New Apps With Interesting Tech

Trends in the FinTech app space affect trends in the broader technology space and vice versa. So, for today let’s park the conversation on money matters. Instead, let’s talk about some sophisticated, new apps (unrelated to FinTech) that you might want to keep your eye on.

As I was sifting through a bunch of ‘best app of 2017’ type lists, these apps jumped out at me. I believe each of these apps pushes the boundaries of technologies from artificial intelligence to virtual reality that will dominate our futures. That’s why I’ve included them in my list below. As a disclaimer, the process of picking these apps wasn’t scientific. I’m sure there are other apps out there that are pretty amazing, and meet the criteria I mentioned above. So, here we go:

AirMap: Many people operate drones for fun. There’s now also a group of people who are commercial drone pilots — this includes people such as professional videographers. With a growing number of industries that might depend on commercial drone pilots such as package delivery, drone safety is of utmost importance. It’s also one of the biggest hurdles in widespread drone usage. In the commercial sphere, safety often depends on the drone pilot’s understanding of evolving rules and regulations, and communication with airports. AirMap is an app that makes this communication simple. The company’s new app allows commercial drone pilots to view aerospace information, report the details of their flight, and share that information with airports in their vicinity to ensure safety. They can also access flight restrictions and other flights activity.

Duobook: We spend so much of our lives staring at screens including our smartphones and our computers. The line between our digital and actual existence continues to blur even more with technological advancements. Sometimes your eyes need a break. This app is perfect for the person who loves to read when the want to take a break, and also wants to rest their eyes. Duobook allows you to switch between reading and listening to the same book via their app. Currently, the app is available on iOS and it’s free.

Facebook Spaces: We’ve all read research on, and potentially experienced one of the most negative side effects of technological evolution — social isolation. However, Facebook claims that with Facebook Spaces, the app they just launched at the end of April, that they want to make virtual reality more social.  The app is limited to people who have Oculus Rift, but if you don’t, you can also join via a Facebook Messenger call. Right now, you choose an avatar. Four people can join a space. You can look at photos, videos and FB posts with the group. The app is still in Beta version, and users will likely see several upgrades in quality and experience as they learn how users want to share this virtual reality space.
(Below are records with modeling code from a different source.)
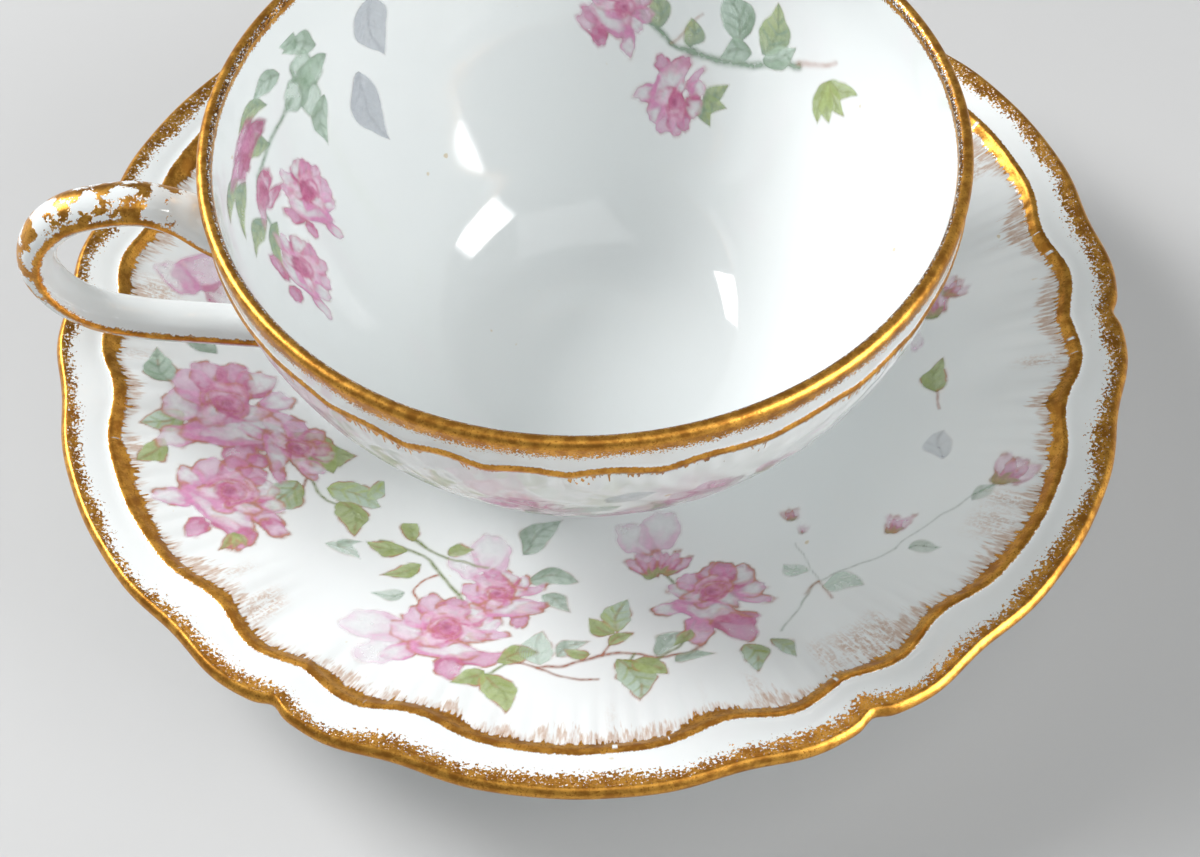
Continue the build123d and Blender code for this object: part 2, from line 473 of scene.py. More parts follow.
def cup_porcelain():
    """White glaze with the cup's gold lip and its feathered gold line."""
    nodes = Nodes("cup_porcelain")
    x, y, z = nodes.parts()
    drop, wave = nodes.value("drop"), nodes.value("wave")
    sponge = nodes.noise(nodes.place, 2.6, 3.0, 0.62)
    grit = nodes.noise(nodes.place, 3.6, 1.0)
    slow = nodes.noise(nodes.place, 0.1, 2.0)
    outside = drop.step(-0.1, 0.1)
    dots = nodes.noise(nodes.place, 4.4, 1.0)
    outer = ((dots - 0.5) * 5.0 + (sponge - 0.5) * 3.0 - (drop - slow * 2.4 - 1.2)
        * 1.35).step(-0.15, 0.2)
    inner = ((dots - 0.5) * 2.0 + (sponge - 0.5) * 1.7 + (drop + slow * 0.9 + 1.1)
        * 1.7).step(-0.1, 0.18)
    lip = outer * outside + inner * (1 - outside)
    crest = drop.step(-1.0, -0.75) * (1 - drop.step(-0.22, -0.06))
    lip = lip * (1 - (dots * 0.5 + sponge * 0.5).step(0.545, 0.58) * crest * 0.95)
    soot = crest * (dots * 0.4 + grit * 0.6 + 0.08).step(0.48, 0.56) * 0.85
    strokes = nodes.noise(nodes.join(x, y, z * 0.16), 2.4, 2.0)
    upper = (wave * -1 + 0.75 + (sponge - 0.5) * 0.5).step(-0.05, 0.1)
    feather = strokes.step(0.4, 0.72) * slow.step(0.35, 0.62) * 3.0
    lower = (wave + 0.65 + feather + (sponge - 0.5) * 0.4).step(-0.1, 0.14)
    line = upper * lower * outside
    gold = lip.most(line)
    cloud = nodes.noise(nodes.place, 0.16, 2.0)
    below = (drop - 9.0).step(0.0, 4.0) * (1 - drop.step(24.0, 34.0))
    rosy = nodes.blend(cloud.step(0.4, 0.6), colour(linear(0.80, 0.86, 0.81)),
        colour(linear(0.90, 0.80, 0.87)))
    veil = nodes.noise(nodes.place, 0.22, 4.0, 0.6).step(0.54, 0.68) * below * 0.35
    varying = glazed(nodes, gold, grit, (veil, rosy), soot)
    return nodes.surface(GLAZE, varying)


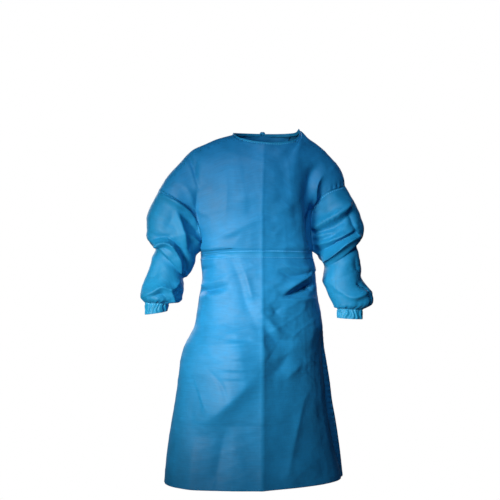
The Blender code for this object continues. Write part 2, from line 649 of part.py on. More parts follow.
def make_hanging_end(name, ups, across, width, lifts):
    """A free end of a tie: it leaves its knot gathered and lies down the back."""
    steps = np.linspace(0, 1, END_STEPS + 1)
    up = np.interp(steps, (0, 1), ups)
    middle = np.interp(steps, (0, 1), across)
    lift = np.interp(steps, (0, END_SETTLED, 1), lifts)
    beyond = body_point(BACK, middle + WIDTH_PROBE, up)
    reach = beyond - body_point(BACK, middle - WIDTH_PROBE, up)
    span = np.linalg.norm(reach, axis=1) / (2 * WIDTH_PROBE)
    gathered = END_GATHERED + (1 - END_GATHERED) * eased(steps / END_SPREAD_OUT)
    half = width / 2 * gathered / span
    points = np.stack([body_point(BACK, middle + off * half, up, lift) for off in (-1, 0, 1)])
    return cloth_piece(name, points, TRIM_COLOUR)


def make_ties():
    waist = body_point(BACK, 0.0, up_of(BELT_CENTRE)) + np.array(BELT_KNOT.offset)
    neck = body_point(BACK, 0.0, 1.0) + np.array(NECK_KNOT.offset)
    pieces = [make_knot("belt_knot", waist, BELT_KNOT.size)]
    pieces.append(make_knot("neck_knot", neck, NECK_KNOT.size))
    for arm in (RIGHT, LEFT):
        word = "left" if arm == LEFT else "right"
        top = BELT_CENTRE - BELT_KNOT.drop
        ups = (up_of(top), up_of(top - BELT_END_LENGTHS[arm]))
        spread = [arm * value for value in BELT_KNOT.spread]
        name = "belt_end_" + word
        pieces.append(make_hanging_end(name, ups, spread, BELT_END_WIDTH, BELT_KNOT.lifts))
        top = NECK_HEIGHT[BACK] - NECK_KNOT.drop
        ups = (back_up_of(top), back_up_of(top - NECK_END_LENGTHS[arm]))
        spread = [arm * value for value in NECK_KNOT.spread]
        name = "neck_end_" + word
        pieces.append(make_hanging_end(name, ups, spread, NECK_END_WIDTH, NECK_KNOT.lifts))
    return pieces


def main():
    for old in list(bpy.data.objects):
        bpy.data.objects.remove(old, do_unlink=True)
    gown = bpy.data.collections.new("surgical_gown")
    bpy.context.scene.collection.children.link(gown)
    pieces = [make_front_panel(), make_neck_binding(), make_belt(), *make_ties()]
    for arm in (RIGHT, LEFT):
        pieces += [make_back_panel(arm), make_sleeve(arm), make_cuff(arm)]
    for piece in pieces:
        gown.objects.link(piece)


main()
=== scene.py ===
"""Looks of the surgical gown: thin nonwoven cloth laid on the form of its solids.

Metres, in the part's own frame. The front faces -Y, +X is the wearer's left. Each piece
is a grid bent onto the same sections that give the solids their form, then creased.
"""

import math
from collections import namedtuple

import bmesh
import bpy
import numpy as np
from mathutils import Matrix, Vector


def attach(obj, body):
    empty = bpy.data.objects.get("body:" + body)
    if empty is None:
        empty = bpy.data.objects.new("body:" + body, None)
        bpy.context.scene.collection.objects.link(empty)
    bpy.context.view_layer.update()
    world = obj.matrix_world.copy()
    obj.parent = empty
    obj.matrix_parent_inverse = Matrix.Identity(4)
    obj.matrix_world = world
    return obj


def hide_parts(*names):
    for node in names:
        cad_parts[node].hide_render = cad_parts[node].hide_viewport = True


# Signs of the two sides of the body along Y, and of the wearer's two arms along X
FRONT, BACK = -1, 1
RIGHT, LEFT = -1, 1
SIDE_WORD = {RIGHT: "right", LEFT: "left"}

# Steps to either side of a place that give the cloth its direction and its width there
PROBE = 0.004
SIDE_STEP = 0.02
TINY = 1e-12

# Cloth thickness: real nonwoven is 0.3 mm, drawn thicker so that its edges show
CLOTH = 0.0007
TRIM_CLOTH = 0.0005
TIE_CLOTH = 0.0006

# Hem and underarm, how far the sections drop towards the sides, and how square they are
HEM = -1.128
UNDERARM = -0.366
SIDE_DROP = 0.010
SQUARENESS = 2.25
ARMHOLE_SQUARENESS = 2.4

# Sections of the body from hem to underarm
BodySection = namedtuple("BodySection", "height half_width front back shift")
BODY_SECTIONS = (
    BodySection(-1.128, 0.2985, 0.160, 0.152, 0.0045),
    BodySection(-1.045, 0.2900, 0.158, 0.150, 0.0040),
    BodySection(-0.935, 0.2740, 0.154, 0.147, 0.0035),
    BodySection(-0.875, 0.2633, 0.151, 0.145, 0.0032),
    BodySection(-0.815, 0.2549, 0.148, 0.143, 0.0040),
    BodySection(-0.736, 0.2431, 0.144, 0.140, 0.0028),
    BodySection(-0.696, 0.2348, 0.141, 0.138, 0.0041),
    BodySection(-0.657, 0.2232, 0.139, 0.135, 0.0122),
    BodySection(-0.618, 0.2133, 0.137, 0.131, 0.0187),
    BodySection(-0.578, 0.2066, 0.135, 0.127, 0.0186),
    BodySection(-0.538, 0.1985, 0.132, 0.122, 0.0170),
    BodySection(-0.459, 0.1890, 0.127, 0.113, 0.0190),
    BodySection(-0.412, 0.1880, 0.122, 0.107, 0.0140),
    BodySection(-0.386, 0.1855, 0.119, 0.104, 0.0126),
    BodySection(-0.360, 0.1905, 0.125, 0.110, 0.0124),
)

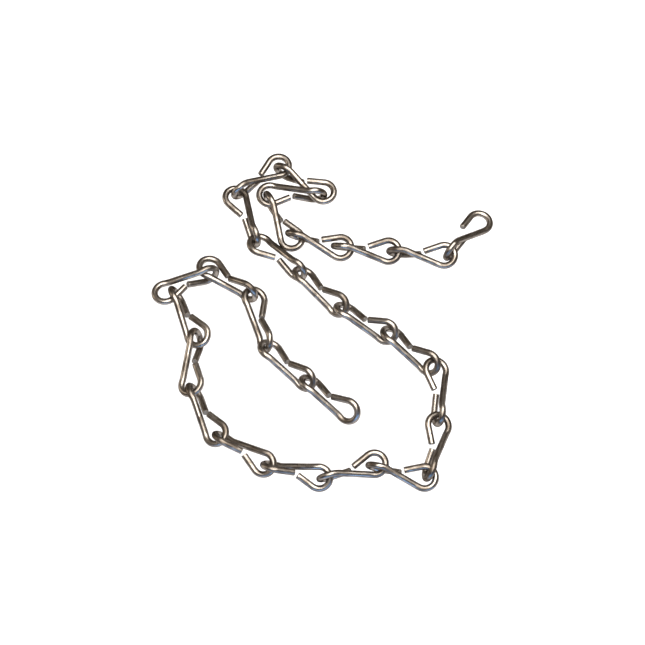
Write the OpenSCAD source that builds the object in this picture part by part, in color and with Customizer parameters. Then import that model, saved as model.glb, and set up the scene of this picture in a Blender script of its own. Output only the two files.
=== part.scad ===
// Single-jack safety chain with an open hook at one end, lying loosely on a flat surface.
// +Z is up. The origin is on the surface, under the middle of the chain's box. Millimetres.

/* [Wire] */
// Diameter of the drawn wire
wire_d = 2.7; // [2.4:0.1:2.8]

/* [Link] */
// Length of a link over both rings
link_length = 30; // [29.5:0.5:32]
// Width of a ring over the wire
ring_width = 11.6; // [11.4:0.1:12]
// Angle at which the shank leaves a ring, to the link's axis
lead_angle = 16; // [15.5:0.5:18]
// Angle by which a cut end stops short of the link's axis
end_lift = 5; // [0:1:6]
// Distance between the two cut ends at mid-link
end_gap = 1.2; // [0.8:0.2:2.4]

/* [Hook] */
// Angle that the hook's bend turns past square, towards its mouth
hook_turn = 6; // [0:2:14]
// Straight wire at the hook's free end
hook_tail = 7; // [3:0.5:8]

/* [Lay] */
// Clearance between two rings that hang in each other
ring_play = 0.2; // [0.2:0.05:0.4]

/* [Hidden] */
$fn = 48;
STEEL = [0.62, 0.6, 0.57];
ring_r = (ring_width - wire_d) / 2;
tip_x = (link_length - wire_d) / 2;
ring_x = tip_x - ring_r;
// Two stretches of wire are joined by a ball this much wider, so that they are one solid
joint_swell = 0.02;
// A ring's side runs straight from the ring to the middle of the link
side_angle = asin(ring_r / ring_x);
side_run = sqrt(ring_x * ring_x - ring_r * ring_r);
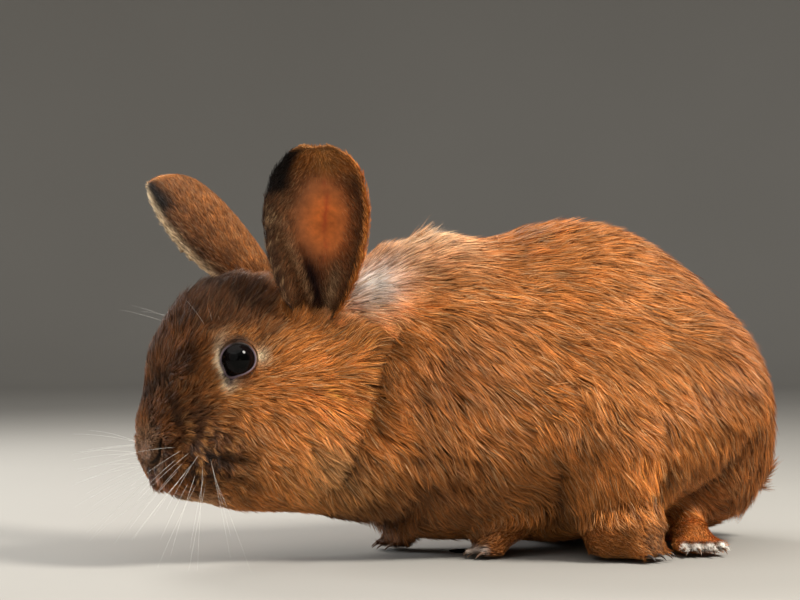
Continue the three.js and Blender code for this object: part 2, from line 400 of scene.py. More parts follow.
def divided(surface, centres, reach):
    """Splits the triangles within reach of the centres into four."""
    mesh = bpy.data.meshes.new("divided")
    mesh.from_pydata(surface.points.tolist(), [], surface.triangles.tolist())
    bm = bmesh.new()
    bm.from_mesh(mesh)
    bm.verts.ensure_lookup_table()
    near = np.zeros(len(surface.points), bool)
    for centre, radius in zip(centres, reach):
        near |= np.linalg.norm(surface.points - centre, axis=1) < radius * MM
    edges = [e for e in bm.edges if near[e.verts[0].index] and near[e.verts[1].index]]
    bmesh.ops.subdivide_edges(bm, edges=edges, cuts=1, use_grid_fill=True)
    bmesh.ops.triangulate(bm, faces=[f for f in bm.faces if len(f.verts) > 3])
    bm.to_mesh(mesh)
    bm.free()
    return Surface(*arrays_of(mesh))


NOSE_TIP = on_head(0, 33, -43)
FINE_ZONES = [
    ([on_head(0, 12, -28), on_head(28, 0, -1), on_head(-28, 0, -1)], [36, 17, 17]),
    ([on_head(0, 24, -48), on_head(29, 0, -1), on_head(-29, 0, -1)], [18, 12, 12]),
]


def nose_distance(points):
    return away(points, NOSE_TIP)


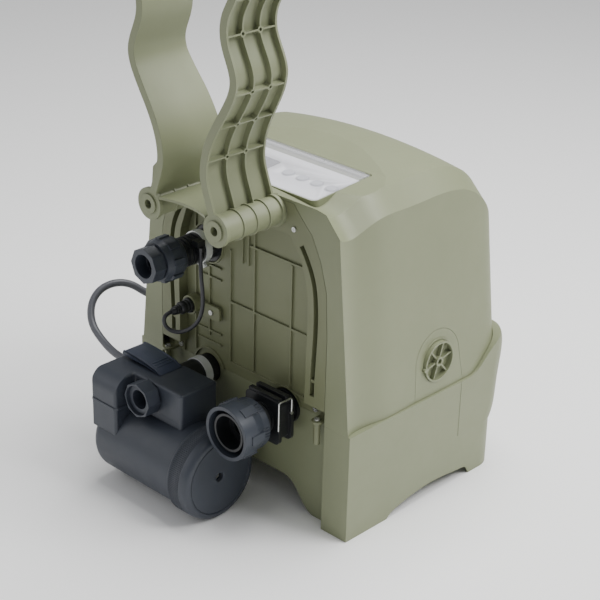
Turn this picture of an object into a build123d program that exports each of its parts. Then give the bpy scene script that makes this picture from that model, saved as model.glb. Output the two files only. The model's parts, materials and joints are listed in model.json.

IFTTT: You’d be surprised at how many tasks you perform each day that can be automated. IFTTT, a startup led by CEO Linden Tibbets, allows you to do just this. The company, which stands for “If This, Then That,” allows you to connect your smart home devices, platforms and much more.  Some of the neatest connections the app allows for includes finding your phone if you lose it with the light switch in your home, building an automatic pet feeder, and waking up to a perfectly curated sunrise if your schedule is not already inline with sunrise. The app also now integrates with newspapers, Evernote and LinkedIn. You can even automate the process of sending yourself an article every time a particular name gets mentioned. The best part is that it’s all integrated into one app, and available on iOS and Android.

Speak People spend $90 billion a year on English teachers each year. Yet, they often still aren’t able to speak with fluency, accuracy and confidence. Founder Vu Van wants to resolve this problem because she experienced the issue herself. She was born and raised in Vietnam, and later moved to the U.S. After beginning an MBA program, she realized her English pronunciation was becoming an issue. She just wasn’t able to communicate as fluently as she wanted with the people around her.  So, she decided to create an app to help people with this. Speak allows users to access different vocabulary curriculums depending on who they plan to interact with. For example, if they plan to use English in the workplace, the app will walk them through words that might be used in this context.  The AI used in the app will flag any mispronunciation of words, and share the correct pronunciation of the word with users. Van believes that as she feeds more data into the app, the pronunciation corrections will become more and more accurate similar to Siri and other apps based on AI.